41 / 2021-11-14 09:34:26

Multi-scale deterioration of cyclic wetting-drying on sandstone: from microstructure to rock mass

sandstone,cyclic wetting-drying,multi-scale property,uncertainty,Bayesian inference

Natural rock and soil masses generally suffer from weathering of cyclic wetting-drying due to groundwater variation, reservoir level fluctuation, and evaporation, etc. Thoroughly understanding this deterioration mechanism requires the investigation of the physical and mechanical properties of rock and soil masses from a multi-scale view. In this study, sandstone from the interbedded weak and hard strata in Zigui Basin, China, where hundreds of landslides were distributed, was used to study the multi-scale deterioration mechanism of cyclic wetting-drying of Yangtze River water on it. Comprehensive laboratory experiments regarding microstructural, physical, and mechanical properties of sandstone samples were conducted. With the probabilistic characteristics of the geological strength index of sandstone estimated through a modified Bayesian sequential updating method, probabilistic characteristics of geotechnical properties of sandstone rock mass were then evaluated based on the generalized Hoek-Brown criterion.
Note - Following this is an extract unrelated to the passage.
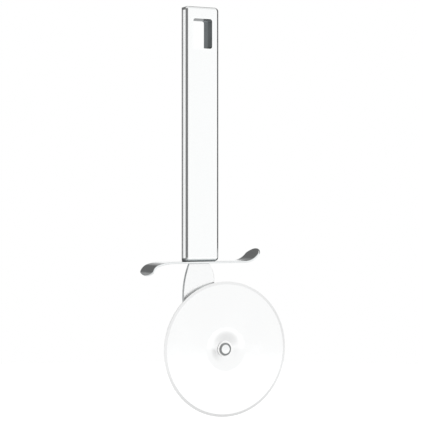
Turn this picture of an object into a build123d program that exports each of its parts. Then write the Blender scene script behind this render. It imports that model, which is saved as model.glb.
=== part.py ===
from build123d import *
import os

os.makedirs("parts", exist_ok=True)

# A pizza cutter of polished stainless steel, hanging with its handle upwards.
# The origin is the centre of the hanging eye. +Z runs up the handle, +Y runs away from
# the viewer through the eye, and the cutting disc spins about an axle along Y.

# Handle: a hollow grip of two pressed shells, flat in front and rounded behind
handle_length = 139.4
handle_width = 20.5
handle_depth = 10.8
handle_wall = 1.0
front_corner_radius = 2.1
side_flat_depth = 1.7
end_corner_radius = 2.2
back_end_rounding = 2.1
seam_share = 0.48

# Hanging eye: a window through the handle, lined with a welded sleeve
eye_width = 11.4
eye_height = 16.2
eye_corner_radius = 1.2
eye_top_margin = 6.7
eye_liner_wall = 0.9

# Base cap: the thick plate that closes the handle's lower end
cap_thickness = 2.6
cap_spigot_height = 4.0
seat_gap = 0.1

# Tang of the arm, and the steel block and pins that hold it inside the handle
tang_width = 8.0
block_height = 22.0
pin_radius = 1.5
press_gap = 0.02

# Finger guard: a strip with one end rolled down and the other rolled up, and bowed tips.
# The left end bends slowly and then tightly until it hangs almost straight down, and the
# strip narrows a little from the low tip to the high one.
guard_thickness = 1.0
guard_left_depth = 17.0
guard_flat_left = 18.0
guard_left_radius = 30.0
guard_left_angle = 18.0
guard_left_tip_radius = 5.8
guard_left_tip_angle = 57.0
guard_left_drop = 7.2
guard_left_bow = 1.8
guard_right_depth = 15.2
guard_flat_right = 25.2
guard_right_radius = 10.5
guard_right_angle = 50.0
guard_right_rise = 7.2
guard_right_bow = 2.6
guard_tip_corner_radius = 1.5
guard_edge_rounding = 0.35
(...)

The results indicated that the geotechnical properties of sandstone samples changed significantly under the effect of cyclic wetting-drying, then tended to be stable after a long-term effect. The used river water showed a distinctive deterioration effect compared to distilled water and ionized water having similar ion compositions with the river water, due to the chemical interactions and possible microorganism effects. Besides, the mechanical strength of sandstone rock mass undergone cyclic wetting-drying showed similar variation trends with those of sandstone samples. Under cyclic wetting-drying, the mechanical strength and indices of Hoek-Brown criterion of sandstone rock mass followed normal distribution or skewed distribution. This study provides a scientific basis and technical reference for understanding the cyclic wetting-drying effect and water-rock interaction, and may further contribute to the research associated with geological hazards and engineering failure.